▸ Structured object records
## start

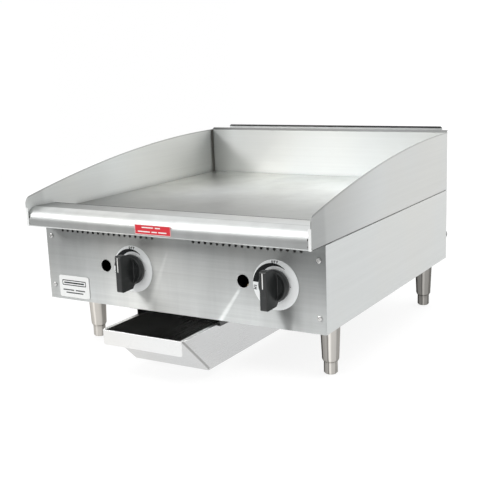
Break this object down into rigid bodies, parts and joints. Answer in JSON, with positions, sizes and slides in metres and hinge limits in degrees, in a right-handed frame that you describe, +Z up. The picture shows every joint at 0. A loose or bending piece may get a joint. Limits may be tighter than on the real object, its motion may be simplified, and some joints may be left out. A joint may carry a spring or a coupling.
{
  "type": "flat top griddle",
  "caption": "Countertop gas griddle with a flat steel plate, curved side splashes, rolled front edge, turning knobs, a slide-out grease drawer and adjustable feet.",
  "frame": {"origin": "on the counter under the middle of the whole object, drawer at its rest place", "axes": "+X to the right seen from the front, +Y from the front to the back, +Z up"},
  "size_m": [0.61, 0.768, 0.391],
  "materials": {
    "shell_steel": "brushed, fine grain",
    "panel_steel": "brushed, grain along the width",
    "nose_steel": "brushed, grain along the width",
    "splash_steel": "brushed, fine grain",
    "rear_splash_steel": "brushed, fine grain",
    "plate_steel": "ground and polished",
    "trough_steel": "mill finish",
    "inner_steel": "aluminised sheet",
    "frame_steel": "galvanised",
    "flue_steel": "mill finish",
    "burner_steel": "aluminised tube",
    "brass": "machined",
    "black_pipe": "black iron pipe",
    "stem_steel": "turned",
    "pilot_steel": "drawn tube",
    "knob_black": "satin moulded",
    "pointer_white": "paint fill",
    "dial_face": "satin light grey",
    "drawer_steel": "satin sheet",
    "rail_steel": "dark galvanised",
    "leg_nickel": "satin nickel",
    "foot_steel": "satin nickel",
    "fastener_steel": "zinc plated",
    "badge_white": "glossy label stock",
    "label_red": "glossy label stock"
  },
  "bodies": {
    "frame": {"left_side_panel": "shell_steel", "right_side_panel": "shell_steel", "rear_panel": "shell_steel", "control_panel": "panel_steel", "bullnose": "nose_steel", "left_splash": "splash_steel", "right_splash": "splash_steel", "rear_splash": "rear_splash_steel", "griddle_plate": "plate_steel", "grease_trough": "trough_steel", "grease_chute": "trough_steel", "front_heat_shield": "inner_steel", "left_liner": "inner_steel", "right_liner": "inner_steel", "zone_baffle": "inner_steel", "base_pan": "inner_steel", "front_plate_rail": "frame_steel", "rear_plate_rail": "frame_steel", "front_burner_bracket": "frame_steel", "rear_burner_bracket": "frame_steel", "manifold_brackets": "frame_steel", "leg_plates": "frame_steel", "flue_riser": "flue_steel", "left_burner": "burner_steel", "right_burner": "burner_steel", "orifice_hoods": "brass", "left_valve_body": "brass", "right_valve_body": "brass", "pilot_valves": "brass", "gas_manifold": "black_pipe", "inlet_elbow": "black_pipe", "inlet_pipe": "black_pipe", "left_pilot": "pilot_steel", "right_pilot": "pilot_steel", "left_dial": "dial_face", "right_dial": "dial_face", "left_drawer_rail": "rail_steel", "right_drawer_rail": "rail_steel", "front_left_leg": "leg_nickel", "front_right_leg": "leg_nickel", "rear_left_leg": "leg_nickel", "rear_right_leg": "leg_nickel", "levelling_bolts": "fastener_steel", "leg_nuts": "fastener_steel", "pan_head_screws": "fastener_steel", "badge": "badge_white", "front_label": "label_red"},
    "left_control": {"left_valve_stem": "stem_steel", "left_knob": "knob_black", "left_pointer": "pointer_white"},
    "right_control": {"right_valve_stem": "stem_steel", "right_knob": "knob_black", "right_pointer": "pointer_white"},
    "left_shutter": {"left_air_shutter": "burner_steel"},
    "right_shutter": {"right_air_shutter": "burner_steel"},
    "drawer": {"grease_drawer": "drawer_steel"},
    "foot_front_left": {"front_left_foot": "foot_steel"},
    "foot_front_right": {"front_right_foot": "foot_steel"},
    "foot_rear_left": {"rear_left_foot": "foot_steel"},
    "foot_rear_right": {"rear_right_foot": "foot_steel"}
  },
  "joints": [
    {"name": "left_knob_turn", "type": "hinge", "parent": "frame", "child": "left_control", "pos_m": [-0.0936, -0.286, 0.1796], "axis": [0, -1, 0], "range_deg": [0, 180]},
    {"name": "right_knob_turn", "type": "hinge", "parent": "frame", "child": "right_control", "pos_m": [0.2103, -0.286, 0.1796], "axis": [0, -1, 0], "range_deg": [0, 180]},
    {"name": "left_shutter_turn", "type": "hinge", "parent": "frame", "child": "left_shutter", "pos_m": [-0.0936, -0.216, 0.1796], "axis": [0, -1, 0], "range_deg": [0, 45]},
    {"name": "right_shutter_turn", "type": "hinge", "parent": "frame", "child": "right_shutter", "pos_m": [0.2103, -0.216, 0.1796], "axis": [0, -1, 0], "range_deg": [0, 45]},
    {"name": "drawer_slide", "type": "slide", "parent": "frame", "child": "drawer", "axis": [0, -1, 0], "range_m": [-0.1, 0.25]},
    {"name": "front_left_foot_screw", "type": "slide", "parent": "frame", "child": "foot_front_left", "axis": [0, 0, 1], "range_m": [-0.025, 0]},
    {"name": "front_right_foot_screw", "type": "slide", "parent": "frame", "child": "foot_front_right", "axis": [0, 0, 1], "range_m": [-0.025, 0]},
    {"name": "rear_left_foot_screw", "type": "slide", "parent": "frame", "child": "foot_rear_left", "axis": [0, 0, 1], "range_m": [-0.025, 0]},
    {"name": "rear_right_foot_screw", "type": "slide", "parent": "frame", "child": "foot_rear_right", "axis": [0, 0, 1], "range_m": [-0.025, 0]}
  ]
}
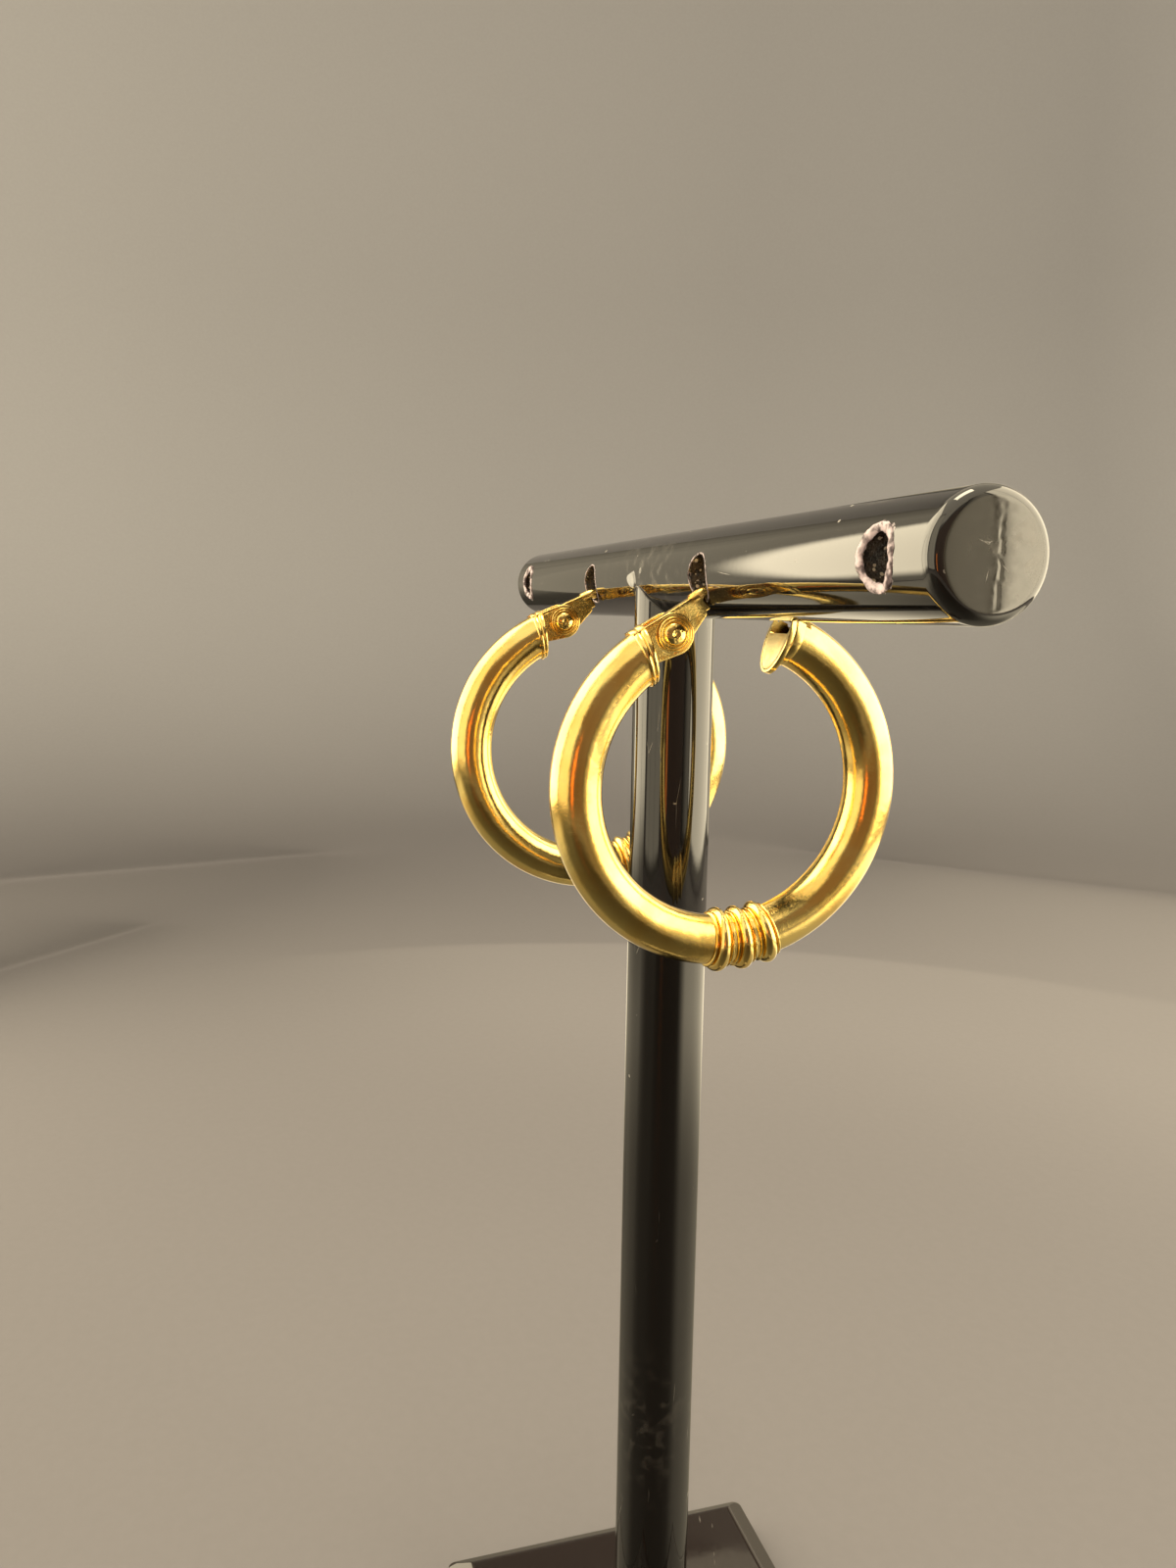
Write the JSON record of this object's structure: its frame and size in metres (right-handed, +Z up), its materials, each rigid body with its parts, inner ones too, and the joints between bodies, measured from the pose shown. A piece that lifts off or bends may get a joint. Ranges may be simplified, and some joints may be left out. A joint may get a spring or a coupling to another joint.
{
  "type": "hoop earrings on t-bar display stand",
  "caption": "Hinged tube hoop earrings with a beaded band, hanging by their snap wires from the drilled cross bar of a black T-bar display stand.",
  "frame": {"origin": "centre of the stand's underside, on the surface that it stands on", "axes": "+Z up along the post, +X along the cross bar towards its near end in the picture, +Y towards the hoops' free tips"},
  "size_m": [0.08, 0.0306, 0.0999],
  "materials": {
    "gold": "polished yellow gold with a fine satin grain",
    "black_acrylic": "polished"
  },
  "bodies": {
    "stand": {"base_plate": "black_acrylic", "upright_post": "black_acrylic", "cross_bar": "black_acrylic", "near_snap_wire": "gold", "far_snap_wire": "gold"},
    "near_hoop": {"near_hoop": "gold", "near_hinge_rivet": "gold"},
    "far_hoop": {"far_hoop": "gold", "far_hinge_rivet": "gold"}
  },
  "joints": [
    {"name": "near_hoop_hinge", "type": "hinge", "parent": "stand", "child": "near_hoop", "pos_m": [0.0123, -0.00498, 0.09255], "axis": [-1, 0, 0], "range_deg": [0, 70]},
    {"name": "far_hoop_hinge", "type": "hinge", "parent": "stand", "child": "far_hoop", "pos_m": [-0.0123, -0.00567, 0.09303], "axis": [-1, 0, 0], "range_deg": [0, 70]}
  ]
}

## end

▸ TASK DETAILS
Write the complete data out, exactly as above.

▸ SOLUTION
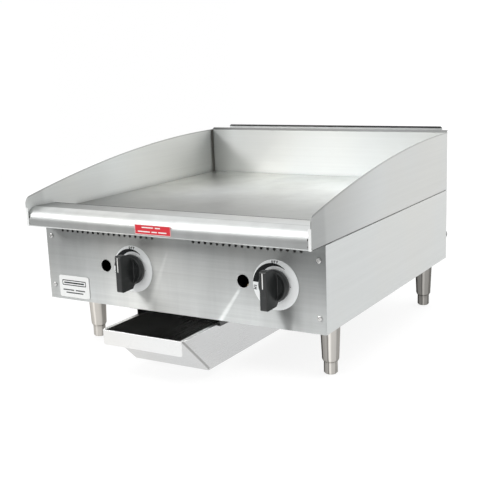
Break this object down into rigid bodies, parts and joints. Answer in JSON, with positions, sizes and slides in metres and hinge limits in degrees, in a right-handed frame that you describe, +Z up. The picture shows every joint at 0. A loose or bending piece may get a joint. Limits may be tighter than on the real object, its motion may be simplified, and some joints may be left out. A joint may carry a spring or a coupling.
{
  "type": "flat top griddle",
  "caption": "Countertop gas griddle with a flat steel plate, curved side splashes, rolled front edge, turning knobs, a slide-out grease drawer and adjustable feet.",
  "frame": {"origin": "on the counter under the middle of the whole object, drawer at its rest place", "axes": "+X to the right seen from the front, +Y from the front to the back, +Z up"},
  "size_m": [0.61, 0.768, 0.391],
  "materials": {
    "shell_steel": "brushed, fine grain",
    "panel_steel": "brushed, grain along the width",
    "nose_steel": "brushed, grain along the width",
    "splash_steel": "brushed, fine grain",
    "rear_splash_steel": "brushed, fine grain",
    "plate_steel": "ground and polished",
    "trough_steel": "mill finish",
    "inner_steel": "aluminised sheet",
    "frame_steel": "galvanised",
    "flue_steel": "mill finish",
    "burner_steel": "aluminised tube",
    "brass": "machined",
    "black_pipe": "black iron pipe",
    "stem_steel": "turned",
    "pilot_steel": "drawn tube",
    "knob_black": "satin moulded",
    "pointer_white": "paint fill",
    "dial_face": "satin light grey",
    "drawer_steel": "satin sheet",
    "rail_steel": "dark galvanised",
    "leg_nickel": "satin nickel",
    "foot_steel": "satin nickel",
    "fastener_steel": "zinc plated",
    "badge_white": "glossy label stock",
    "label_red": "glossy label stock"
  },
  "bodies": {
    "frame": {"left_side_panel": "shell_steel", "right_side_panel": "shell_steel", "rear_panel": "shell_steel", "control_panel": "panel_steel", "bullnose": "nose_steel", "left_splash": "splash_steel", "right_splash": "splash_steel", "rear_splash": "rear_splash_steel", "griddle_plate": "plate_steel", "grease_trough": "trough_steel", "grease_chute": "trough_steel", "front_heat_shield": "inner_steel", "left_liner": "inner_steel", "right_liner": "inner_steel", "zone_baffle": "inner_steel", "base_pan": "inner_steel", "front_plate_rail": "frame_steel", "rear_plate_rail": "frame_steel", "front_burner_bracket": "frame_steel", "rear_burner_bracket": "frame_steel", "manifold_brackets": "frame_steel", "leg_plates": "frame_steel", "flue_riser": "flue_steel", "left_burner": "burner_steel", "right_burner": "burner_steel", "orifice_hoods": "brass", "left_valve_body": "brass", "right_valve_body": "brass", "pilot_valves": "brass", "gas_manifold": "black_pipe", "inlet_elbow": "black_pipe", "inlet_pipe": "black_pipe", "left_pilot": "pilot_steel", "right_pilot": "pilot_steel", "left_dial": "dial_face", "right_dial": "dial_face", "left_drawer_rail": "rail_steel", "right_drawer_rail": "rail_steel", "front_left_leg": "leg_nickel", "front_right_leg": "leg_nickel", "rear_left_leg": "leg_nickel", "rear_right_leg": "leg_nickel", "levelling_bolts": "fastener_steel", "leg_nuts": "fastener_steel", "pan_head_screws": "fastener_steel", "badge": "badge_white", "front_label": "label_red"},
    "left_control": {"left_valve_stem": "stem_steel", "left_knob": "knob_black", "left_pointer": "pointer_white"},
    "right_control": {"right_valve_stem": "stem_steel", "right_knob": "knob_black", "right_pointer": "pointer_white"},
    "left_shutter": {"left_air_shutter": "burner_steel"},
    "right_shutter": {"right_air_shutter": "burner_steel"},
    "drawer": {"grease_drawer": "drawer_steel"},
    "foot_front_left": {"front_left_foot": "foot_steel"},
    "foot_front_right": {"front_right_foot": "foot_steel"},
    "foot_rear_left": {"rear_left_foot": "foot_steel"},
    "foot_rear_right": {"rear_right_foot": "foot_steel"}
  },
  "joints": [
    {"name": "left_knob_turn", "type": "hinge", "parent": "frame", "child": "left_control", "pos_m": [-0.0936, -0.286, 0.1796], "axis": [0, -1, 0], "range_deg": [0, 180]},
    {"name": "right_knob_turn", "type": "hinge", "parent": "frame", "child": "right_control", "pos_m": [0.2103, -0.286, 0.1796], "axis": [0, -1, 0], "range_deg": [0, 180]},
    {"name": "left_shutter_turn", "type": "hinge", "parent": "frame", "child": "left_shutter", "pos_m": [-0.0936, -0.216, 0.1796], "axis": [0, -1, 0], "range_deg": [0, 45]},
    {"name": "right_shutter_turn", "type": "hinge", "parent": "frame", "child": "right_shutter", "pos_m": [0.2103, -0.216, 0.1796], "axis": [0, -1, 0], "range_deg": [0, 45]},
    {"name": "drawer_slide", "type": "slide", "parent": "frame", "child": "drawer", "axis": [0, -1, 0], "range_m": [-0.1, 0.25]},
    {"name": "front_left_foot_screw", "type": "slide", "parent": "frame", "child": "foot_front_left", "axis": [0, 0, 1], "range_m": [-0.025, 0]},
    {"name": "front_right_foot_screw", "type": "slide", "parent": "frame", "child": "foot_front_right", "axis": [0, 0, 1], "range_m": [-0.025, 0]},
    {"name": "rear_left_foot_screw", "type": "slide", "parent": "frame", "child": "foot_rear_left", "axis": [0, 0, 1], "range_m": [-0.025, 0]},
    {"name": "rear_right_foot_screw", "type": "slide", "parent": "frame", "child": "foot_rear_right", "axis": [0, 0, 1], "range_m": [-0.025, 0]}
  ]
}
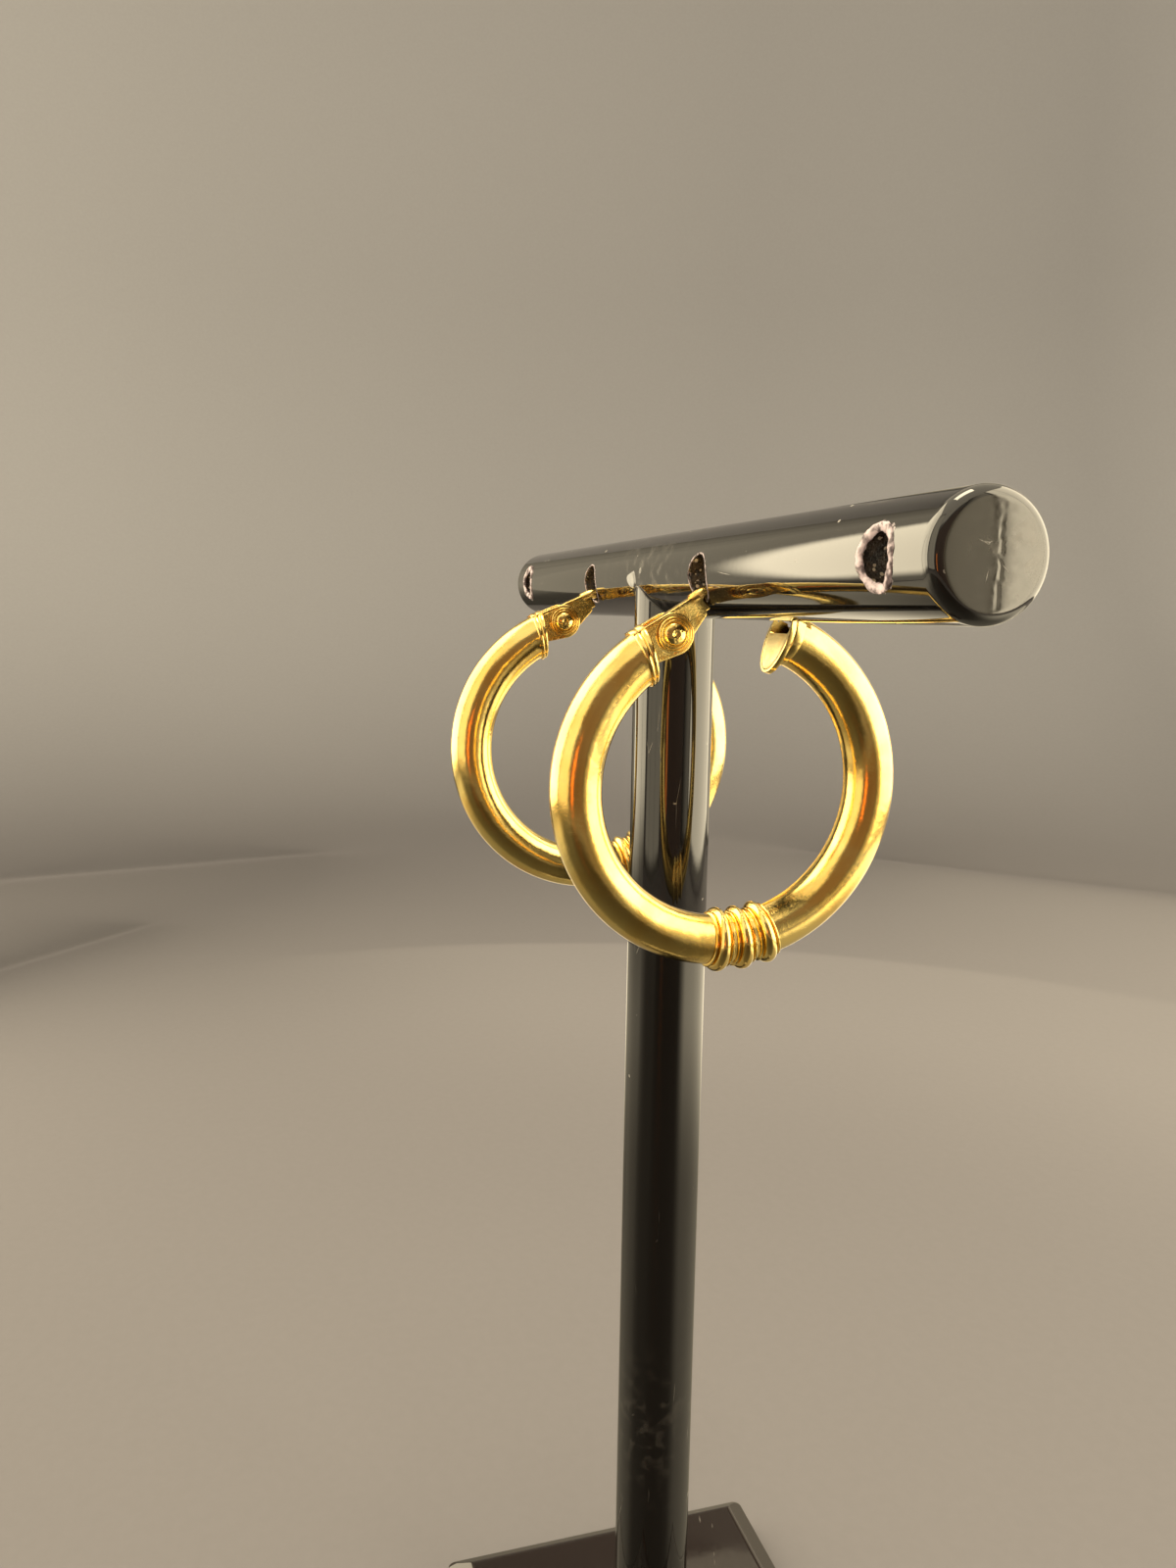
Write the JSON record of this object's structure: its frame and size in metres (right-handed, +Z up), its materials, each rigid body with its parts, inner ones too, and the joints between bodies, measured from the pose shown. A piece that lifts off or bends may get a joint. Ranges may be simplified, and some joints may be left out. A joint may get a spring or a coupling to another joint.
{
  "type": "hoop earrings on t-bar display stand",
  "caption": "Hinged tube hoop earrings with a beaded band, hanging by their snap wires from the drilled cross bar of a black T-bar display stand.",
  "frame": {"origin": "centre of the stand's underside, on the surface that it stands on", "axes": "+Z up along the post, +X along the cross bar towards its near end in the picture, +Y towards the hoops' free tips"},
  "size_m": [0.08, 0.0306, 0.0999],
  "materials": {
    "gold": "polished yellow gold with a fine satin grain",
    "black_acrylic": "polished"
  },
  "bodies": {
    "stand": {"base_plate": "black_acrylic", "upright_post": "black_acrylic", "cross_bar": "black_acrylic", "near_snap_wire": "gold", "far_snap_wire": "gold"},
    "near_hoop": {"near_hoop": "gold", "near_hinge_rivet": "gold"},
    "far_hoop": {"far_hoop": "gold", "far_hinge_rivet": "gold"}
  },
  "joints": [
    {"name": "near_hoop_hinge", "type": "hinge", "parent": "stand", "child": "near_hoop", "pos_m": [0.0123, -0.00498, 0.09255], "axis": [-1, 0, 0], "range_deg": [0, 70]},
    {"name": "far_hoop_hinge", "type": "hinge", "parent": "stand", "child": "far_hoop", "pos_m": [-0.0123, -0.00567, 0.09303], "axis": [-1, 0, 0], "range_deg": [0, 70]}
  ]
}